Exercise goal
Search the material for the word "Identity" and report each line where it turns up.
-----
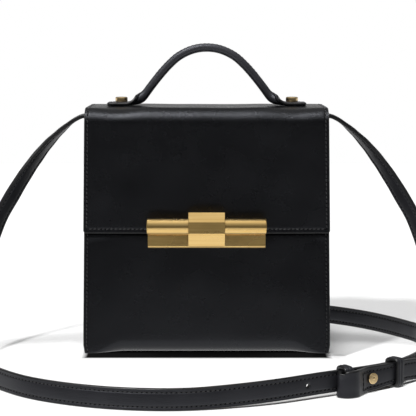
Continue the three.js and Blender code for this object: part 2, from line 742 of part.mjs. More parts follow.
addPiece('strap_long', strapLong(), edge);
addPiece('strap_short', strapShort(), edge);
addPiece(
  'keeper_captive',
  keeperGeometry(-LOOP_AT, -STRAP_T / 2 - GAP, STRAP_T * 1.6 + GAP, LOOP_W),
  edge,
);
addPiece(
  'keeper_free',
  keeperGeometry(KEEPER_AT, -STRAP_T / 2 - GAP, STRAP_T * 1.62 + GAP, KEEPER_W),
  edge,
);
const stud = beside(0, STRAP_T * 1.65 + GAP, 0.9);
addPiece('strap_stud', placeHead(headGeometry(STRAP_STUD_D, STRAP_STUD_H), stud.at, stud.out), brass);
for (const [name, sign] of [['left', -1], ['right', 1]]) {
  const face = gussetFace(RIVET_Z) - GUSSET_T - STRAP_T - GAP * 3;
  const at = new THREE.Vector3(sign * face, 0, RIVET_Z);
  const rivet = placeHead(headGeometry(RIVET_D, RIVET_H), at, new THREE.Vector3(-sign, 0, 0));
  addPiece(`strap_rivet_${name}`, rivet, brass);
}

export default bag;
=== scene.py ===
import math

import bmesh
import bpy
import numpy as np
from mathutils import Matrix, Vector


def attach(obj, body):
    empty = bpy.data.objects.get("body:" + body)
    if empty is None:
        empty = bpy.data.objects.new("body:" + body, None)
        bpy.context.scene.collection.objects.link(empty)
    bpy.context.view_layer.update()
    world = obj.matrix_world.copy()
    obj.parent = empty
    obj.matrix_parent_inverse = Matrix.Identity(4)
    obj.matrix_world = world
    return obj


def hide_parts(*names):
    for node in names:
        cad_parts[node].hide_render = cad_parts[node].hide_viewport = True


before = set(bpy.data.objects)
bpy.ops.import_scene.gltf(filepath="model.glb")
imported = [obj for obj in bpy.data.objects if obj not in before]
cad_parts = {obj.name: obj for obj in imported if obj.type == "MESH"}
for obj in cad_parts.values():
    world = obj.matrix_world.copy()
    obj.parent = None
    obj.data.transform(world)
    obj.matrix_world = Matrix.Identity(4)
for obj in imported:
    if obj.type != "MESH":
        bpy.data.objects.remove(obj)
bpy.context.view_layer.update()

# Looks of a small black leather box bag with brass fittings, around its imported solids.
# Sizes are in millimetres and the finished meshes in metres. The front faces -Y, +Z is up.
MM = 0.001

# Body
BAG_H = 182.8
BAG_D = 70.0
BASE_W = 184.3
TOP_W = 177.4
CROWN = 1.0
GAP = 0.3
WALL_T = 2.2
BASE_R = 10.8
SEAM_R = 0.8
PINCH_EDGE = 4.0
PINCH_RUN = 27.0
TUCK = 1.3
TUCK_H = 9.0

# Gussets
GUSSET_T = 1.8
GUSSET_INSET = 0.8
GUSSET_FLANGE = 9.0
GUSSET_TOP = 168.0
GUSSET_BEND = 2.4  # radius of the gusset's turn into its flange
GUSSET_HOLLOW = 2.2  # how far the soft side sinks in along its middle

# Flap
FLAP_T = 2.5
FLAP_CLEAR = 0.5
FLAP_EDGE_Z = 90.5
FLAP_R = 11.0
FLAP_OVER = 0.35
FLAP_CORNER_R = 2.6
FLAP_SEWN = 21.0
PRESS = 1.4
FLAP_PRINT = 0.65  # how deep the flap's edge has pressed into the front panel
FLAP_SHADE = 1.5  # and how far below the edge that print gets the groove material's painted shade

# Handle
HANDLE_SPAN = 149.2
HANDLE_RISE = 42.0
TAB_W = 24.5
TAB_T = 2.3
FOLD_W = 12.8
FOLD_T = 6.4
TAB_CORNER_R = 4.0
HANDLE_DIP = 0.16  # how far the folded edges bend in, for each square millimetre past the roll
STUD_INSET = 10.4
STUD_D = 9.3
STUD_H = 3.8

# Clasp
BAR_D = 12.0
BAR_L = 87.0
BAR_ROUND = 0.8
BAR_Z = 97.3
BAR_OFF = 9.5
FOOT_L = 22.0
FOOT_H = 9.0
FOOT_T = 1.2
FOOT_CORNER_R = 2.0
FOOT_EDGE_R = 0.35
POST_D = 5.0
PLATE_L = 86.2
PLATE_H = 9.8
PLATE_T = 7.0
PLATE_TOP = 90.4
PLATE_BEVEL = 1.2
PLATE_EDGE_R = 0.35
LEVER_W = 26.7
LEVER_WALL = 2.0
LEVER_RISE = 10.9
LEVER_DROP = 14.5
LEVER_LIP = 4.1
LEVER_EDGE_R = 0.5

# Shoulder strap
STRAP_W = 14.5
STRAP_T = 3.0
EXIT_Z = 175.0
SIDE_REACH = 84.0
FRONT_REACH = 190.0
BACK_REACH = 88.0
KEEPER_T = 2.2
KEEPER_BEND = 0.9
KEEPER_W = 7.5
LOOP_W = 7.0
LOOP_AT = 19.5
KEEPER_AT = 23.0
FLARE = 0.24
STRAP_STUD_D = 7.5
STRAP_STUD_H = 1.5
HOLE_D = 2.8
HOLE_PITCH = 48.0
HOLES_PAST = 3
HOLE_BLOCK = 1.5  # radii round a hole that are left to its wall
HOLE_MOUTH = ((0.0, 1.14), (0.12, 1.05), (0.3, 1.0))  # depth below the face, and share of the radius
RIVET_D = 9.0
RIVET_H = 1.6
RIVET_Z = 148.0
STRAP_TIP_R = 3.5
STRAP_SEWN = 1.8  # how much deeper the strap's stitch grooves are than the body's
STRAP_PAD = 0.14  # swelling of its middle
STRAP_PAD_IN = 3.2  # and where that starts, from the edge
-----
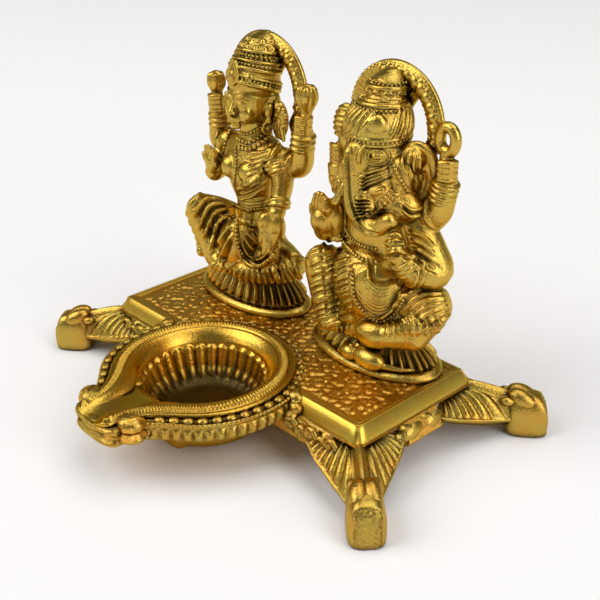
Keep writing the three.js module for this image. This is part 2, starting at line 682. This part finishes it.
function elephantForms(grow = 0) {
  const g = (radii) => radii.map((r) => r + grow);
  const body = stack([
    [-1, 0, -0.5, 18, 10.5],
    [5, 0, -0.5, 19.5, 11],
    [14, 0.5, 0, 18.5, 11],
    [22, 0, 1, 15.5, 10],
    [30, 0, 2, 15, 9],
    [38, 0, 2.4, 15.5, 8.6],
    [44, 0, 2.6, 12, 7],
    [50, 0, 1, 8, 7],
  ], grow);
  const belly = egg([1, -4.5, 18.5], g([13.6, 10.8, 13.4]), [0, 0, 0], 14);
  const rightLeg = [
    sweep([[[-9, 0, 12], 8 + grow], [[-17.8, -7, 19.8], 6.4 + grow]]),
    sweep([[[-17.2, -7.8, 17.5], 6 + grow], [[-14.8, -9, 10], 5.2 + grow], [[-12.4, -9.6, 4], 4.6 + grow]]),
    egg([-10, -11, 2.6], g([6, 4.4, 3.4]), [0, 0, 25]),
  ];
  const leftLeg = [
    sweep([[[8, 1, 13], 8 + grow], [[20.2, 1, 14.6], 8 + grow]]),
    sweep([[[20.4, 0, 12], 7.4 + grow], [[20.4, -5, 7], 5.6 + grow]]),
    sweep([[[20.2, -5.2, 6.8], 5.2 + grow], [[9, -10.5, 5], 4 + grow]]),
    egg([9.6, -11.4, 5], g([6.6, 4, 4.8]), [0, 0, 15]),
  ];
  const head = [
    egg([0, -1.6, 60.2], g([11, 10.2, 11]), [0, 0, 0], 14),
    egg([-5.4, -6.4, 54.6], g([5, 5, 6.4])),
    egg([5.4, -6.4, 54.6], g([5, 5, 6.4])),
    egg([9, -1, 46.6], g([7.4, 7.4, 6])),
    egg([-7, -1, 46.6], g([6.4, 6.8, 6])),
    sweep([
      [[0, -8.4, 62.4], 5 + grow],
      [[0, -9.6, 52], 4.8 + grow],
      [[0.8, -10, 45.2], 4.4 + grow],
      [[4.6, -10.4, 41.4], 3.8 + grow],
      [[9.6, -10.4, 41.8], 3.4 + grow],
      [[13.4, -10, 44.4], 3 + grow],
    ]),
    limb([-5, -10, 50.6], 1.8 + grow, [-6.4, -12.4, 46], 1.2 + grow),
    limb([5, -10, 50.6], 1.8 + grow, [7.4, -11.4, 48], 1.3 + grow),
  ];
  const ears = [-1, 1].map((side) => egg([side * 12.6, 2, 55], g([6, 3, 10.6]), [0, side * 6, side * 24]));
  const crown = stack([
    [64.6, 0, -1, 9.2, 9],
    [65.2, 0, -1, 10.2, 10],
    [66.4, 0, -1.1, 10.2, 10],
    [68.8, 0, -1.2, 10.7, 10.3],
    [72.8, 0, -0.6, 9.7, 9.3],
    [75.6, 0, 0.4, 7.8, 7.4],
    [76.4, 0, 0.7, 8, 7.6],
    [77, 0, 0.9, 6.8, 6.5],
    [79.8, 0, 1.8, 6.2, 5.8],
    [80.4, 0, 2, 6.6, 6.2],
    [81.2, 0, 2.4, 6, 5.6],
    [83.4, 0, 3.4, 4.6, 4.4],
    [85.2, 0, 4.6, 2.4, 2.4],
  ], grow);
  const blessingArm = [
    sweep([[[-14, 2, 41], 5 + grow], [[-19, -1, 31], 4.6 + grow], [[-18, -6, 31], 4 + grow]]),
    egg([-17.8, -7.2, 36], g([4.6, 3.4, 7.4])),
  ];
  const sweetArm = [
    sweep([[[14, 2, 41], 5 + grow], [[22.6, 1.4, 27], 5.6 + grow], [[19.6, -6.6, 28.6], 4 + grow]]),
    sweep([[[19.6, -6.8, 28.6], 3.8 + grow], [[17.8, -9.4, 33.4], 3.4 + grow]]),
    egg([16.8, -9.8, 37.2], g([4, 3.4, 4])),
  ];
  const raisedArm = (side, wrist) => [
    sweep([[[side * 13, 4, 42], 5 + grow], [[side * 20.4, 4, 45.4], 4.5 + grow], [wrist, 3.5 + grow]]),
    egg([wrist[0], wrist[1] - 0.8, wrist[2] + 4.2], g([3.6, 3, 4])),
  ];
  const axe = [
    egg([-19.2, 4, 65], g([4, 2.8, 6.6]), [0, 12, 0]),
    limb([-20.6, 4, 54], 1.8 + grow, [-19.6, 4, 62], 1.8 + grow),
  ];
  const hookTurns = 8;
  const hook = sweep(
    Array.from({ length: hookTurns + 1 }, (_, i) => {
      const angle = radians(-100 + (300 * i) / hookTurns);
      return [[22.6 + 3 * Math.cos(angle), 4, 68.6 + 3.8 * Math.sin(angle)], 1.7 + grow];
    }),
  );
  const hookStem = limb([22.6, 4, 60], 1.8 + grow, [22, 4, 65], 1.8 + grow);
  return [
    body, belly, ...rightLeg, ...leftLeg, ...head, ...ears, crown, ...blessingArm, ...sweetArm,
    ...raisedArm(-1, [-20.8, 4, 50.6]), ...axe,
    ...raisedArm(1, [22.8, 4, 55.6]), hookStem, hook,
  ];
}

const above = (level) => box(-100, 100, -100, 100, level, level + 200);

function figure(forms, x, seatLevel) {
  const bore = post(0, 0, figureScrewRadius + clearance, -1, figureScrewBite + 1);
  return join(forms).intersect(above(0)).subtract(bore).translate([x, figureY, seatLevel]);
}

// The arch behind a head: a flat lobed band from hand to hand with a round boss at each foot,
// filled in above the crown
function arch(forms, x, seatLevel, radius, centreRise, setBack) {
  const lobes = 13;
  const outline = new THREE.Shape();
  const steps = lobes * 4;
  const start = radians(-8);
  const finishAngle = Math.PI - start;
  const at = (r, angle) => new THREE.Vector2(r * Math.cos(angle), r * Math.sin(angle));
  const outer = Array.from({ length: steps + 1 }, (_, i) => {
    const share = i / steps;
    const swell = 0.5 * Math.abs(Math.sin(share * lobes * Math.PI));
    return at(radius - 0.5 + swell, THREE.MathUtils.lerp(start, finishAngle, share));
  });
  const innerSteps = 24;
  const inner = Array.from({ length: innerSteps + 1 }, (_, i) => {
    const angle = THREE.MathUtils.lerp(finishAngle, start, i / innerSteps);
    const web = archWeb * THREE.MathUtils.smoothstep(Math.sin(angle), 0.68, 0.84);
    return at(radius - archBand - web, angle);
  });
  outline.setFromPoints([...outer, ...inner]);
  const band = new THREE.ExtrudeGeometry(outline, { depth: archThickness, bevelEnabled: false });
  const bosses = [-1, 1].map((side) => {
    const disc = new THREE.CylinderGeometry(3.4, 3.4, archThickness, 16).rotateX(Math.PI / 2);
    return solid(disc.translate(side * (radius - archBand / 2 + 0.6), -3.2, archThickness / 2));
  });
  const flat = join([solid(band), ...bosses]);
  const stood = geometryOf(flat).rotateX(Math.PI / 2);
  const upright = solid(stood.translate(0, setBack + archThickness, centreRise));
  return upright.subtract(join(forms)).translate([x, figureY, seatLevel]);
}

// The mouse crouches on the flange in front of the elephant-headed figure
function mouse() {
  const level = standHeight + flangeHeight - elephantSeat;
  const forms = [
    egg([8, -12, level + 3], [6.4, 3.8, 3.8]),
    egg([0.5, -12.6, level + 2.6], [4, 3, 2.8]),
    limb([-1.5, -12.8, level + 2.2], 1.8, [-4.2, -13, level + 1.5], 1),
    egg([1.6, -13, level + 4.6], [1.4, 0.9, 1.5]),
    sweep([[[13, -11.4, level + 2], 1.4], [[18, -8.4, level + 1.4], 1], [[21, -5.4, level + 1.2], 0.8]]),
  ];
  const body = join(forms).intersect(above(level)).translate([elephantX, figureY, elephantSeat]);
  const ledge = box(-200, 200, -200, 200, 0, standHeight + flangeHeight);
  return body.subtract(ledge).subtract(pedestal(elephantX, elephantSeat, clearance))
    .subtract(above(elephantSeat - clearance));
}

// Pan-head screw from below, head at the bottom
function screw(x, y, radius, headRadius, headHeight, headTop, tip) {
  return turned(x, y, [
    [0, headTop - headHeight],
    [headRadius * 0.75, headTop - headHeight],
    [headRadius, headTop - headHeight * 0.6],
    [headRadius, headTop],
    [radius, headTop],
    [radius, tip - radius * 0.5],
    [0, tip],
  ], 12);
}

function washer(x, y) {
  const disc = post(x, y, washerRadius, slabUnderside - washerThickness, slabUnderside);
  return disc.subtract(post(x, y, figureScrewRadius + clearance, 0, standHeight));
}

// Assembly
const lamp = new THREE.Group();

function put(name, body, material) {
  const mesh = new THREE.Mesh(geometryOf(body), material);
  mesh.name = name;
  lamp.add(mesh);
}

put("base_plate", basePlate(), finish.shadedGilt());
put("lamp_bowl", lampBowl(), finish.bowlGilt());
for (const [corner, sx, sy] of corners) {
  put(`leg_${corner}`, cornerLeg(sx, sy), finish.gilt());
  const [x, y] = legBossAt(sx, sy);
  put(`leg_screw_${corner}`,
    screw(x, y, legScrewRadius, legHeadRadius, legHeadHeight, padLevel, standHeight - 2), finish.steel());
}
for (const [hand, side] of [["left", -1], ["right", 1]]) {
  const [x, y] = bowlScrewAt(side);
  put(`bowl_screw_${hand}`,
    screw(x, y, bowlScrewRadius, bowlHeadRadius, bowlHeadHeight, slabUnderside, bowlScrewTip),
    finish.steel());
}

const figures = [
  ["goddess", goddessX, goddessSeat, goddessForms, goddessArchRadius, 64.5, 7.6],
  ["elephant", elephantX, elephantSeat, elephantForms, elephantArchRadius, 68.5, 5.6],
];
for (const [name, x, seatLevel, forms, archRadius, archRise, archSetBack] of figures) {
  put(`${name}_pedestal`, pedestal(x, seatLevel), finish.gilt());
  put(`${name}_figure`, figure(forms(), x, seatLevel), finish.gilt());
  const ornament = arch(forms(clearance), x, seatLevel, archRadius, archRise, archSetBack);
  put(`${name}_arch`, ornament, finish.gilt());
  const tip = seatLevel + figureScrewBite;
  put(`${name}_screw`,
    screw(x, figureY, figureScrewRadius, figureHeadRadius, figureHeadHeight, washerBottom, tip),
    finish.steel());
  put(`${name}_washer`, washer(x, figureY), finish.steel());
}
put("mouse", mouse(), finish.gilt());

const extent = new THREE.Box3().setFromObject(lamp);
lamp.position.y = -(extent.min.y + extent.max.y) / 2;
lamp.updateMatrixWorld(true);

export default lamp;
-----
Response below
    obj.matrix_parent_inverse = Matrix.Identity(4)
    obj.matrix_world = Matrix.Identity(4)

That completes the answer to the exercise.